Columbia University will award the 2011 Louisa Gross Horwitz Prize to Professor Emeritus Jeffrey C. Hall (BIOL) and Prof. Michael Rosbash (BIOL) and Michael W. Young, a researcher at Rockefeller University, for their studies conducted on the molecular basis of the circadian rhythm, according to Newswise.com.

The circadian rhythm is an intrinsically driven, roughly 24-hour cycle in biochemical, physiological and behavioral processes synchronized to the period of the day.

This cycle is a fundamental aspect of behavior in humans and all other animals.

The molecular cloning of the gene, which is required to maintain circadian rhythms in the brain of the fruit fly Drosophila, was first achieved independently in 1984 at Brandeis by Hall and Rosbash, and by Young who was then working at Rockefeller University, wrote Newswise.com.

Subsequent collaborative research conducted at the Hall and Rosbash laboratories, and the separate research of the Young laboratory, made additional discoveries crucial to understanding the comprehensive molecular mechanism by which the 24-hour clock is maintained and adjusted in response to artificially altered lengths of day, according to the website.

This mechanism was later found to be applicable to both insects and mammals.

"This year's Horwitz Prize," said Wayne A. Hendrickson, professor of biochemistry and molecular biophysics at Columbia University, "recognizes profound and far-reaching discoveries in molecular genetics. This work impacts physiology fundamentally, and it has medical implications as well," according to Newswise.com.

The understanding of the intrinsic biological clock has direct implications for several human disorders. Hereditary sleep disorders, for example, map directly to the human gene of the Drosophila gene, providing a solid basis for the development of treatments for sleep and rhythm disorders, according to the website.

"One of the best things about this research," said Hall on Newswise.com, "was that the results came out better than we, or at least I, intended. Taking a semi-major step toward elucidating the molecular basis of circadian rhythms in drosophila was rewarding enough.

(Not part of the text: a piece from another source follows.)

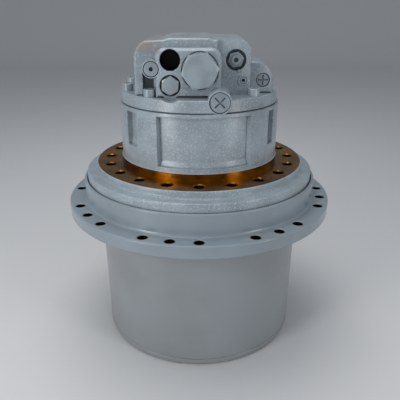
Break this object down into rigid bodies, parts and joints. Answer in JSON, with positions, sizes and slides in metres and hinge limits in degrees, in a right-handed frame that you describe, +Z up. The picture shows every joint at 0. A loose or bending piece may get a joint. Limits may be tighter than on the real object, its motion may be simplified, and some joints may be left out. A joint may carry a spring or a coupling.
{
  "type": "excavator final drive",
  "caption": "Track drive of an excavator: ring gear drum and sprocket flange turning round a fixed motor case with a valve block on top.",
  "frame": {"origin": "centre of the spin axis on the surface that the drive stands on, under the end cover's bolt heads", "axes": "+Z up the spin axis from the end cover to the motor; the valve ports face -Y"},
  "size_m": [0.47, 0.47, 0.536],
  "materials": {
    "painted_cast_iron": "satin",
    "painted_steel": "satin",
    "steel": "machined",
    "bronze": "machined",
    "seal_rubber": "matte",
    "plug_zinc": "satin"
  },
  "bodies": {
    "motor": {"motor_case": "painted_cast_iron", "rear_cover": "painted_cast_iron", "rear_cover_bolts": "steel", "spool_plugs": "painted_steel", "relief_valves": "steel", "two_speed_plug": "steel", "hex_port_plug": "painted_steel", "cross_port_plug": "plug_zinc", "drain_port_plug": "plug_zinc", "gauge_plugs": "steel", "valve_plate": "bronze", "brake_separator_plates": "steel", "brake_disc_spring": "steel", "shaft_bearings": "steel", "shaft_seal": "seal_rubber", "carrier_2": "steel", "planet_pins_2": "steel", "planet_bearings_2": "bronze", "bearing_nut": "steel", "main_bearing_inner_rings": "steel", "seal_ring_fixed": "steel", "seal_toric_fixed": "seal_rubber", "spool_springs": "steel"},
    "hub": {"hub": "painted_cast_iron", "ring_gear_drum": "painted_cast_iron", "end_cover": "painted_cast_iron", "end_cover_bolts": "steel", "housing_bolts": "steel", "end_cover_seal": "seal_rubber", "oil_plugs": "steel", "thrust_button": "steel", "main_bearing_outer_rings": "steel", "seal_ring_turning": "steel", "seal_toric_turning": "seal_rubber"},
    "first_carrier": {"carrier_1": "steel", "sun_gear_2": "steel", "planet_pins_1": "steel", "planet_bearings_1": "bronze"},
    "shaft": {"drive_shaft": "steel", "sun_gear_1": "steel", "cylinder_block": "steel", "motor_pistons": "steel", "piston_shoes": "bronze", "shoe_retainer_plate": "steel", "brake_friction_plates": "steel"},
    "bearing_balls": {"main_bearing_balls": "steel"},
    "swash": {"swash_plate": "steel"},
    "control_piston": {"control_piston": "steel"},
    "brake_piston": {"brake_piston": "steel"},
    "counterbalance_spool": {"counterbalance_spool": "steel"},
    "relief_poppet_front": {"relief_poppet_front": "steel"},
    "relief_poppet_back": {"relief_poppet_back": "steel"},
    "two_speed_spool": {"two_speed_spool": "steel"},
    "planet_1_a": {"planet_gear_1_a": "steel"},
    "planet_1_b": {"planet_gear_1_b": "steel"},
    "planet_1_c": {"planet_gear_1_c": "steel"},
    "planet_2_a": {"planet_gear_2_a": "steel"},
    "planet_2_b": {"planet_gear_2_b": "steel"},
    "planet_2_c": {"planet_gear_2_c": "steel"},
    "planet_2_d": {"planet_gear_2_d": "steel"}
  },
  "joints": [
    {"name": "hub_spin", "type": "hinge", "parent": "motor", "child": "hub", "pos_m": [0, 0, 0.25], "axis": [0, 0, 1], "continuous": true},
    {"name": "first_carrier_spin", "type": "hinge", "parent": "motor", "child": "first_carrier", "pos_m": [0, 0, 0.078], "axis": [0, 0, 1], "continuous": true},
    {"name": "shaft_spin", "type": "hinge", "parent": "motor", "child": "shaft", "pos_m": [0, 0, 0.28], "axis": [0, 0, 1], "continuous": true, "deforming": ["motor_pistons", "piston_shoes", "shoe_retainer_plate"]},
    {"name": "bearing_balls_spin", "type": "hinge", "parent": "motor", "child": "bearing_balls", "pos_m": [0, 0, 0.222], "axis": [0, 0, 1], "continuous": true},
    {"name": "swash_tilt", "type": "hinge", "parent": "motor", "child": "swash", "pos_m": [0, 0, 0.345], "axis": [1, 0, 0], "range_deg": [-6, 0], "deforming": ["motor_pistons", "piston_shoes", "shoe_retainer_plate"]},
    {"name": "control_piston_slide", "type": "slide", "parent": "motor", "child": "control_piston", "axis": [0, 0, 1], "range_m": [0, 0.006]},
    {"name": "brake_release", "type": "slide", "parent": "motor", "child": "brake_piston", "axis": [0, 0, 1], "range_m": [0, 0.0025], "stiffness_N_per_m": 50000, "springref_m": -0.004, "deforming": ["brake_disc_spring"]},
    {"name": "counterbalance_shift", "type": "slide", "parent": "motor", "child": "counterbalance_spool", "axis": [0, 1, 0], "range_m": [-0.008, 0.008], "stiffness_N_per_m": 20000, "deforming": ["spool_springs"]},
    {"name": "relief_front_lift", "type": "slide", "parent": "motor", "child": "relief_poppet_front", "axis": [0, -1, 0], "range_m": [0, 0.002], "stiffness_N_per_m": 20000, "springref_m": -0.001},
    {"name": "relief_back_lift", "type": "slide", "parent": "motor", "child": "relief_poppet_back", "axis": [0, 1, 0], "range_m": [0, 0.002], "stiffness_N_per_m": 20000, "springref_m": -0.001},
    {"name": "speed_shift", "type": "slide", "parent": "motor", "child": "two_speed_spool", "axis": [0, 1, 0], "range_m": [0, 0.008], "stiffness_N_per_m": 3000, "springref_m": -0.002},
    {"name": "planet_1_a_spin", "type": "hinge", "parent": "first_carrier", "child": "planet_1_a", "pos_m": [0, 0.09, 0.052], "axis": [0, 0, 1], "continuous": true},
    {"name": "planet_1_b_spin", "type": "hinge", "parent": "first_carrier", "child": "planet_1_b", "pos_m": [-0.07794, -0.045, 0.052], "axis": [0, 0, 1], "continuous": true},
    {"name": "planet_1_c_spin", "type": "hinge", "parent": "first_carrier", "child": "planet_1_c", "pos_m": [0.07794, -0.045, 0.052], "axis": [0, 0, 1], "continuous": true},
    {"name": "planet_2_a_spin", "type": "hinge", "parent": "motor", "child": "planet_2_a", "pos_m": [0.06788, 0.06788, 0.118], "axis": [0, 0, 1], "continuous": true},
    {"name": "planet_2_b_spin", "type": "hinge", "parent": "motor", "child": "planet_2_b", "pos_m": [-0.06788, 0.06788, 0.118], "axis": [0, 0, 1], "continuous": true},
    {"name": "planet_2_c_spin", "type": "hinge", "parent": "motor", "child": "planet_2_c", "pos_m": [-0.06788, -0.06788, 0.118], "axis": [0, 0, 1], "continuous": true},
    {"name": "planet_2_d_spin", "type": "hinge", "parent": "motor", "child": "planet_2_d", "pos_m": [0.06788, -0.06788, 0.118], "axis": [0, 0, 1], "continuous": true}
  ],
  "couplings": [
    {"joint": "first_carrier_spin", "follows": "hub_spin", "ratio": -3.8},
    {"joint": "shaft_spin", "follows": "hub_spin", "ratio": -29.857},
    {"joint": "bearing_balls_spin", "follows": "hub_spin", "ratio": 0.54118},
    {"joint": "control_piston_slide", "follows": "swash_tilt", "m_per_rad": -0.056},
    {"joint": "planet_1_a_spin", "follows": "hub_spin", "ratio": 11.768},
    {"joint": "planet_1_b_spin", "follows": "hub_spin", "ratio": 11.768},
    {"joint": "planet_1_c_spin", "follows": "hub_spin", "ratio": 11.768},
    {"joint": "planet_2_a_spin", "follows": "hub_spin", "ratio": 2.7143},
    {"joint": "planet_2_b_spin", "follows": "hub_spin", "ratio": 2.7143},
    {"joint": "planet_2_c_spin", "follows": "hub_spin", "ratio": 2.7143},
    {"joint": "planet_2_d_spin", "follows": "hub_spin", "ratio": 2.7143}
  ]
}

"Little did we know," he said, "back then in the 1980s, that our findings had the potential to apply to an appreciable proportion of the biological writ at large—beyond a matter of the ‘first clock gene cloned,' proceeding to how this gene functions in Drosophila. This, too, turned out to have broader than insect-bound significance."

According to Newswise.com, Lee Goldman, M.D., executive vice president of Columbia University and dean of the faculties of health sciences and medicine at Columbia University Medical Center, said "It's not often that researchers make discoveries that so quickly change our basic understanding of the biological world. This work by Hall, Rosbash, and Young did exactly that."